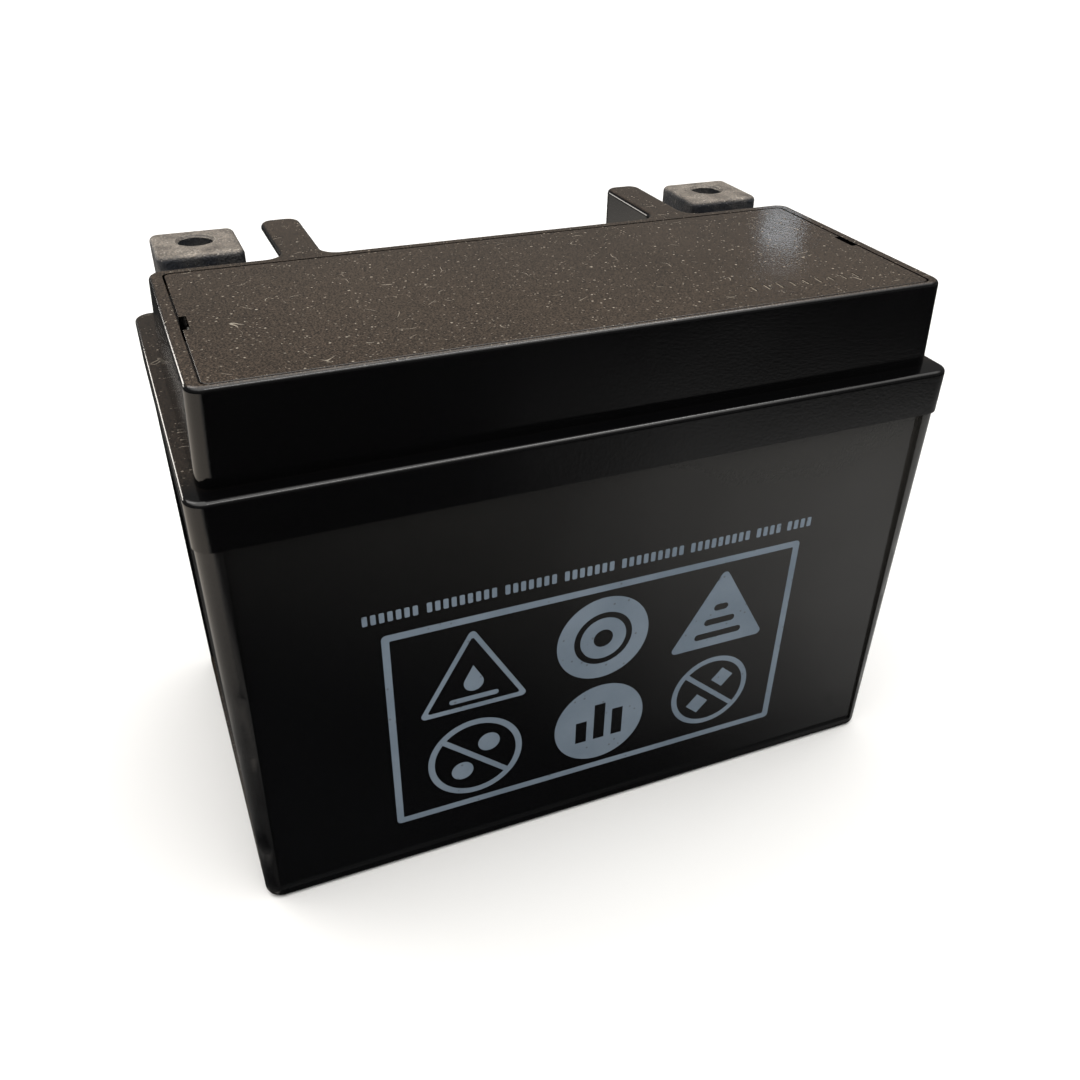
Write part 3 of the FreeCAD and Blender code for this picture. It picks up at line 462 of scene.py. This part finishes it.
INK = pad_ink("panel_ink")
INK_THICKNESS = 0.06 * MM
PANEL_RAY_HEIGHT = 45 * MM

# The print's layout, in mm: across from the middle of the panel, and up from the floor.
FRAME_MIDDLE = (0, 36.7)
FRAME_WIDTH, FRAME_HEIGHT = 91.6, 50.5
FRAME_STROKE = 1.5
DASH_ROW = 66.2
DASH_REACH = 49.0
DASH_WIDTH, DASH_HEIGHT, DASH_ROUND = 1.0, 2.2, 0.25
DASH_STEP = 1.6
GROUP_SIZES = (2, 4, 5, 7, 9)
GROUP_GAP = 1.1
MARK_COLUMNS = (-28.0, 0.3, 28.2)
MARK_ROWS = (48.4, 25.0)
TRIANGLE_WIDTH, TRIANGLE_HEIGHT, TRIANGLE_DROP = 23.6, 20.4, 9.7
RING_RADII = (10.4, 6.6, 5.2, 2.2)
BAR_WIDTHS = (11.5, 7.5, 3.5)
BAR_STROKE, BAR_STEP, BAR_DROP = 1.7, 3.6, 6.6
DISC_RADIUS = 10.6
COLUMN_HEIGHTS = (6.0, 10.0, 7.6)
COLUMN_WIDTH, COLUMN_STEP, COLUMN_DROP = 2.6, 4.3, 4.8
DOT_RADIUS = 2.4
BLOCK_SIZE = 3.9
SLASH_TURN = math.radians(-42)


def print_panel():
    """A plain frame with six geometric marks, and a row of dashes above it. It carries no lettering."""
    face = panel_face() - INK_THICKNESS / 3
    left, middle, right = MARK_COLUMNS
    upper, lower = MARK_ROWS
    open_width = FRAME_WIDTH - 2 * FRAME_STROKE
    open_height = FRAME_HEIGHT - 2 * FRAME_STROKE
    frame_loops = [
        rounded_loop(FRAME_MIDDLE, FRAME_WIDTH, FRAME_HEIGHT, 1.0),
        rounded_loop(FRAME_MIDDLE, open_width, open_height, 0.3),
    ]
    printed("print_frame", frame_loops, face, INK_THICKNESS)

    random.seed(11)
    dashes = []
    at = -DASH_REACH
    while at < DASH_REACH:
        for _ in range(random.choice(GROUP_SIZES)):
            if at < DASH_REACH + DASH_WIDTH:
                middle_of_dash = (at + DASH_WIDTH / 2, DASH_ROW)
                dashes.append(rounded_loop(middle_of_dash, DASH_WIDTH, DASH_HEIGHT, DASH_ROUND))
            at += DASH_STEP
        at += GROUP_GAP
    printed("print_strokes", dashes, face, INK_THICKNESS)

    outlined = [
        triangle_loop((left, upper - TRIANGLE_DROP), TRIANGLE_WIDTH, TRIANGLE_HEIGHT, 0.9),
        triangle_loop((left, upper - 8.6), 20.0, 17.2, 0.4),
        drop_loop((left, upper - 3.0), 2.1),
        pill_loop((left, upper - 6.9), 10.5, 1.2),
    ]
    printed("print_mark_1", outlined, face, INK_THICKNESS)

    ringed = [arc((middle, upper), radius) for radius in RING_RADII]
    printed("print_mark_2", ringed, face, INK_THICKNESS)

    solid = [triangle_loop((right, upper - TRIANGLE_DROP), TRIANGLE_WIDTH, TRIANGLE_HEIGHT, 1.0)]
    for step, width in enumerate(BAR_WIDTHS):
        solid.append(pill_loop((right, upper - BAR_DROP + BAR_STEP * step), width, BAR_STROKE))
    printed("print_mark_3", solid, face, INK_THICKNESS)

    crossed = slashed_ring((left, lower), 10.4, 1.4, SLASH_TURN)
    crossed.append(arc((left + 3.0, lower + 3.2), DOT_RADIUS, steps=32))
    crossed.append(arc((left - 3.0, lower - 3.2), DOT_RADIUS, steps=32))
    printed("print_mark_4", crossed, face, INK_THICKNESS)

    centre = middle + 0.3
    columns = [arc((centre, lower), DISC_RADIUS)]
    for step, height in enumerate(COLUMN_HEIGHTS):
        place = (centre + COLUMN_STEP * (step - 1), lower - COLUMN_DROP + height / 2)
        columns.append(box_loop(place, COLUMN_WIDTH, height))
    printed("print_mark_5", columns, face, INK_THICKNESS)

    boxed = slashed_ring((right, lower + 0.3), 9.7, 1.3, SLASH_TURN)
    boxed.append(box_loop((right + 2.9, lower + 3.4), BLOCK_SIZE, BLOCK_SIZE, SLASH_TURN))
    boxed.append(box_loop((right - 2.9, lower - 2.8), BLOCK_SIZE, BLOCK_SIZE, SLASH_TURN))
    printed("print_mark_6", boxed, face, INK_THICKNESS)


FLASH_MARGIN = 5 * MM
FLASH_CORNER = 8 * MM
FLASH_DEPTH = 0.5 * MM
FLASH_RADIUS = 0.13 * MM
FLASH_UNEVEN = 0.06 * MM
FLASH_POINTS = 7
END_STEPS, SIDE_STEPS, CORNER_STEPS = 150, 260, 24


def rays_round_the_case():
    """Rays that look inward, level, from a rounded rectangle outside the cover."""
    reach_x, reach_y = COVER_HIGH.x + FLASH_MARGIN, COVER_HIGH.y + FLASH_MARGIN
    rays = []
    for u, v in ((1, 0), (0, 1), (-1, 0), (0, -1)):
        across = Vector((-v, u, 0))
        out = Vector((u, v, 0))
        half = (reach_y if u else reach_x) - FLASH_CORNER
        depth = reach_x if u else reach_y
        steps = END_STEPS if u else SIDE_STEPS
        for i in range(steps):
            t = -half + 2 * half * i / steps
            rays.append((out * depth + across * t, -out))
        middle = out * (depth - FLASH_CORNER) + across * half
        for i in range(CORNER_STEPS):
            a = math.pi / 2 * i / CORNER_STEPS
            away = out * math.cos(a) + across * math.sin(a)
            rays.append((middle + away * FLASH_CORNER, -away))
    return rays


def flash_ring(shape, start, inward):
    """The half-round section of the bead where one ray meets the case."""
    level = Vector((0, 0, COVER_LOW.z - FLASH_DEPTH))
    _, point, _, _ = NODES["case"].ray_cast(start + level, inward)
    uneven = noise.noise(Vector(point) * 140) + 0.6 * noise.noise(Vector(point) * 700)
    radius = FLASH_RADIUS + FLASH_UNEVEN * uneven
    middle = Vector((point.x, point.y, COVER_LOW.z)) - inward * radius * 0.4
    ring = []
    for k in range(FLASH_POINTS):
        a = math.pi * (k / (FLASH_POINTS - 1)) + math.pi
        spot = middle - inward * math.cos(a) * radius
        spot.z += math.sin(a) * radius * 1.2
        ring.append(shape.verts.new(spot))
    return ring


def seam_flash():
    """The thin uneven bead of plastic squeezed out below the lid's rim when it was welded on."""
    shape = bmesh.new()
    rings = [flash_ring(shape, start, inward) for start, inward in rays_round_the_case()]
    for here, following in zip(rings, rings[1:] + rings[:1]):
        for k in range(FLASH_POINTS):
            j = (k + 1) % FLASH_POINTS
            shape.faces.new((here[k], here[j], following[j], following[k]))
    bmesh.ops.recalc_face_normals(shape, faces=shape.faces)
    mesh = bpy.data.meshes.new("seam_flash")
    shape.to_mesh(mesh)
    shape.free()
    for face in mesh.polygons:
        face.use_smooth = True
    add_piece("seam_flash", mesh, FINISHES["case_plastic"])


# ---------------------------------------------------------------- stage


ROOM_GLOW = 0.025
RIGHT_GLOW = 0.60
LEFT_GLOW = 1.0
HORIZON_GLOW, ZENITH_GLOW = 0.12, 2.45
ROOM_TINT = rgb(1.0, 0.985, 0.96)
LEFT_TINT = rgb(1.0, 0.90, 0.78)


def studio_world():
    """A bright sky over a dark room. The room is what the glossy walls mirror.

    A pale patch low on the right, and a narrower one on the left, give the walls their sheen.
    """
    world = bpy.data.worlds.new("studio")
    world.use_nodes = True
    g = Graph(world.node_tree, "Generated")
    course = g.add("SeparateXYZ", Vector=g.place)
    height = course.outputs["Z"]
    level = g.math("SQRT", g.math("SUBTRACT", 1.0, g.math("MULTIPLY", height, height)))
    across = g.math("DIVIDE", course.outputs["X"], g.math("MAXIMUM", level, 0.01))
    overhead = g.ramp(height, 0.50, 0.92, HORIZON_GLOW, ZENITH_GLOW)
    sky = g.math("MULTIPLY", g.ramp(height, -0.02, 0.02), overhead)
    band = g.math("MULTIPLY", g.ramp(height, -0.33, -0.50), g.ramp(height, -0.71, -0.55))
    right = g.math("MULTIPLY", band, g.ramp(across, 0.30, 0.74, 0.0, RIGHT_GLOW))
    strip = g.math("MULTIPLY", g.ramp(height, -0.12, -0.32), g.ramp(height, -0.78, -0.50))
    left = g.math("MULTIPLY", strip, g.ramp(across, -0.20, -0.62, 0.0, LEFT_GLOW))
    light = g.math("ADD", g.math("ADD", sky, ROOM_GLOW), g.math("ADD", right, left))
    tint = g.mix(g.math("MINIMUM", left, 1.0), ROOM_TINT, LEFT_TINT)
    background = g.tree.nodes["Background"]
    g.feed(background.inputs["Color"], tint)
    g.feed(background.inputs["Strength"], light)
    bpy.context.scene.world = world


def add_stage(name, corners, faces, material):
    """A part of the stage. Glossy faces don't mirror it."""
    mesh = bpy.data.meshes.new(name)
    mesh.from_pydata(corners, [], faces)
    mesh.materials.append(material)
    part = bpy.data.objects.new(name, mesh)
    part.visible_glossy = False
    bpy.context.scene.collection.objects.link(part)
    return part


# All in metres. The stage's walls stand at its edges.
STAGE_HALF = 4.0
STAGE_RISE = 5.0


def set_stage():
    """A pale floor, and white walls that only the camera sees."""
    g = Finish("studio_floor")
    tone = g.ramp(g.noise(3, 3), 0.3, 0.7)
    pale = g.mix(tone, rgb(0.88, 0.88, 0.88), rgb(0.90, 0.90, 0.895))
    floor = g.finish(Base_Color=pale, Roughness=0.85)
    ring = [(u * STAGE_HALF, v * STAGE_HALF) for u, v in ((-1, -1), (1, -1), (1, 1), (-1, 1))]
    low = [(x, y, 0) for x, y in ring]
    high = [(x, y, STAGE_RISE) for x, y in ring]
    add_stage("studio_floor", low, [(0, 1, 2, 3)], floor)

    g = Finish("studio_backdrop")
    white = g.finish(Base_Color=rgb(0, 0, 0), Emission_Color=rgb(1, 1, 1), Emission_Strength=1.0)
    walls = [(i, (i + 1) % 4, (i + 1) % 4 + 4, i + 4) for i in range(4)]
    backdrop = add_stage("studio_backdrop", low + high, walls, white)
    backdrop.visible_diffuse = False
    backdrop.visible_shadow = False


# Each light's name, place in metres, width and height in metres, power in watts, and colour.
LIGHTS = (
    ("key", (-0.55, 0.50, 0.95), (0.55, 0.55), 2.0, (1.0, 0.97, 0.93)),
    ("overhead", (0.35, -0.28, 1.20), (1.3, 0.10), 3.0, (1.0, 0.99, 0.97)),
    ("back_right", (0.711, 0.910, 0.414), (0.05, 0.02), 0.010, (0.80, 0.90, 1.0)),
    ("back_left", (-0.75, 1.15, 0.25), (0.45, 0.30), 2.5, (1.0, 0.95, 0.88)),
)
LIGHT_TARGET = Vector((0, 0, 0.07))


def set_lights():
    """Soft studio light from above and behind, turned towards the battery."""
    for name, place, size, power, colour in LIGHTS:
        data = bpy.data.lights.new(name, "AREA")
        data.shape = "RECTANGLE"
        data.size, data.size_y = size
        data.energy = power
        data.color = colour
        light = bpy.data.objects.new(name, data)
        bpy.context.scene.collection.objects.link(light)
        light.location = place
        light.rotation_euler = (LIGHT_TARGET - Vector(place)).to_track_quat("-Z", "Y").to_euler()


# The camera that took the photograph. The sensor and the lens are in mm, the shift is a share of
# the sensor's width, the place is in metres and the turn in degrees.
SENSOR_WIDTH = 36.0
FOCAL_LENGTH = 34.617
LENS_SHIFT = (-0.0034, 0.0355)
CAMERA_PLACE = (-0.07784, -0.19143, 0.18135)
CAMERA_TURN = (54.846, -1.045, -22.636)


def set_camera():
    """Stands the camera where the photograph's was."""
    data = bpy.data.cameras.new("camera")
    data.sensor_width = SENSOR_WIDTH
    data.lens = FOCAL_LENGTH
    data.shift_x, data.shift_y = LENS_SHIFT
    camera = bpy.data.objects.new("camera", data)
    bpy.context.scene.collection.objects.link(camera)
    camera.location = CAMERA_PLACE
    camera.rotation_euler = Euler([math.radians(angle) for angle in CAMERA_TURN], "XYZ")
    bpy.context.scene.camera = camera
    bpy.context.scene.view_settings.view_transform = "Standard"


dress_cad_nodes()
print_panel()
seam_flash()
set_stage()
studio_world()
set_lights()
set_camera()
━━━━━━━━━━
### YOUR OBJECTIVE
Only the lines from the first line of the material above through the line that contains "PANEL_RAY_HEIGHT = 45 * MM" should be quoted, each one exactly.

### THE REPLY
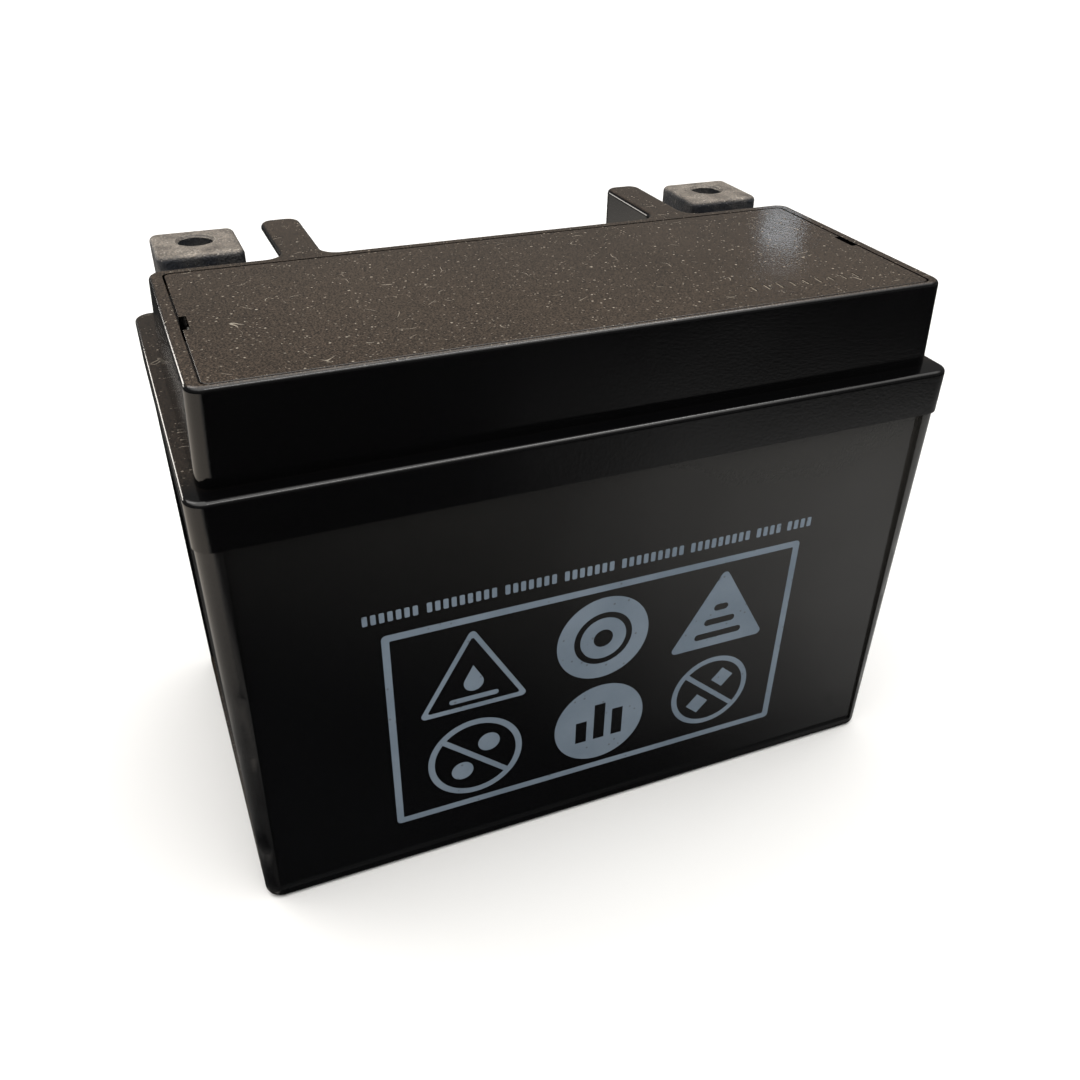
Write part 3 of the FreeCAD and Blender code for this picture. It picks up at line 462 of scene.py. This part finishes it.
INK = pad_ink("panel_ink")
INK_THICKNESS = 0.06 * MM
PANEL_RAY_HEIGHT = 45 * MM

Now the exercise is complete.